Supplied material>
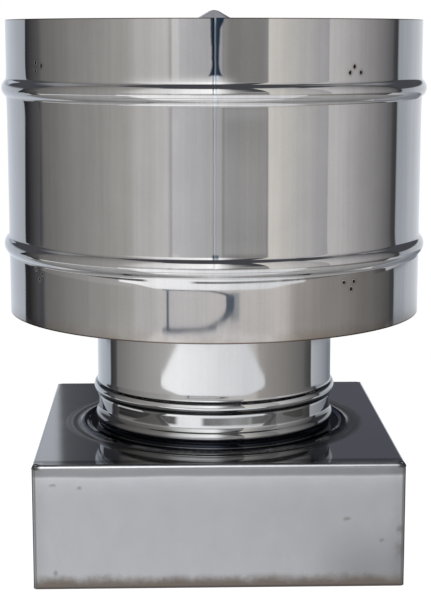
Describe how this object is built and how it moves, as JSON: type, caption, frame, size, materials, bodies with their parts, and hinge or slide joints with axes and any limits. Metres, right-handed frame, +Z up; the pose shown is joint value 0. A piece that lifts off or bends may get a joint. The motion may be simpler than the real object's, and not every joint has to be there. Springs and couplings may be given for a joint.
{
  "type": "square chimney cowl",
  "caption": "Stainless wind-proof chimney cowl: folded square base, round beaded neck, and an open drum holding a double-cone hat on bent strips.",
  "frame": {"origin": "centre of the square base's open underside, on the axis of the neck and drum", "axes": "+Z up along the flue, -Y is the front with the drum's weld seam"},
  "size_m": [0.3636, 0.3636, 0.4619],
  "materials": {
    "base_steel": "bright rolled, dulled on the skirts by handling",
    "neck_steel": "bright annealed",
    "drum_steel": "bright annealed",
    "hat_steel": "bright annealed",
    "strip_steel": "mill finish"
  },
  "bodies": {
    "root": {"base_box": "base_steel", "base_collar": "neck_steel", "neck_tube": "neck_steel", "drum_shell": "drum_steel", "hat_upper_cone": "hat_steel", "hat_lower_cone": "hat_steel", "upper_bracket_1": "strip_steel", "upper_bracket_2": "strip_steel", "upper_bracket_3": "strip_steel", "upper_bracket_4": "strip_steel", "lower_bracket_1": "strip_steel", "lower_bracket_2": "strip_steel", "lower_bracket_3": "strip_steel", "lower_bracket_4": "strip_steel"}
  },
  "joints": []
}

What to do> Write out the material exactly as given.

Task solution>
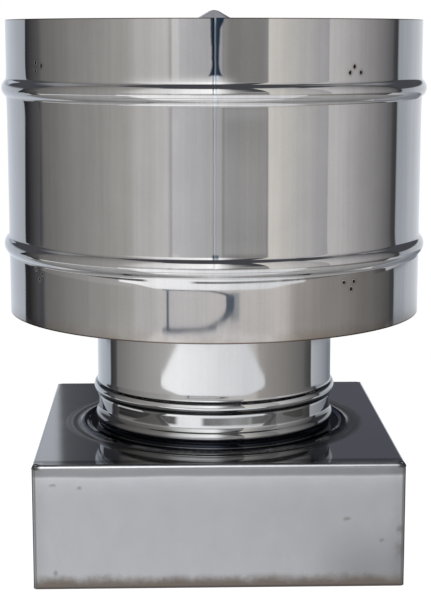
Describe how this object is built and how it moves, as JSON: type, caption, frame, size, materials, bodies with their parts, and hinge or slide joints with axes and any limits. Metres, right-handed frame, +Z up; the pose shown is joint value 0. A piece that lifts off or bends may get a joint. The motion may be simpler than the real object's, and not every joint has to be there. Springs and couplings may be given for a joint.
{
  "type": "square chimney cowl",
  "caption": "Stainless wind-proof chimney cowl: folded square base, round beaded neck, and an open drum holding a double-cone hat on bent strips.",
  "frame": {"origin": "centre of the square base's open underside, on the axis of the neck and drum", "axes": "+Z up along the flue, -Y is the front with the drum's weld seam"},
  "size_m": [0.3636, 0.3636, 0.4619],
  "materials": {
    "base_steel": "bright rolled, dulled on the skirts by handling",
    "neck_steel": "bright annealed",
    "drum_steel": "bright annealed",
    "hat_steel": "bright annealed",
    "strip_steel": "mill finish"
  },
  "bodies": {
    "root": {"base_box": "base_steel", "base_collar": "neck_steel", "neck_tube": "neck_steel", "drum_shell": "drum_steel", "hat_upper_cone": "hat_steel", "hat_lower_cone": "hat_steel", "upper_bracket_1": "strip_steel", "upper_bracket_2": "strip_steel", "upper_bracket_3": "strip_steel", "upper_bracket_4": "strip_steel", "lower_bracket_1": "strip_steel", "lower_bracket_2": "strip_steel", "lower_bracket_3": "strip_steel", "lower_bracket_4": "strip_steel"}
  },
  "joints": []
}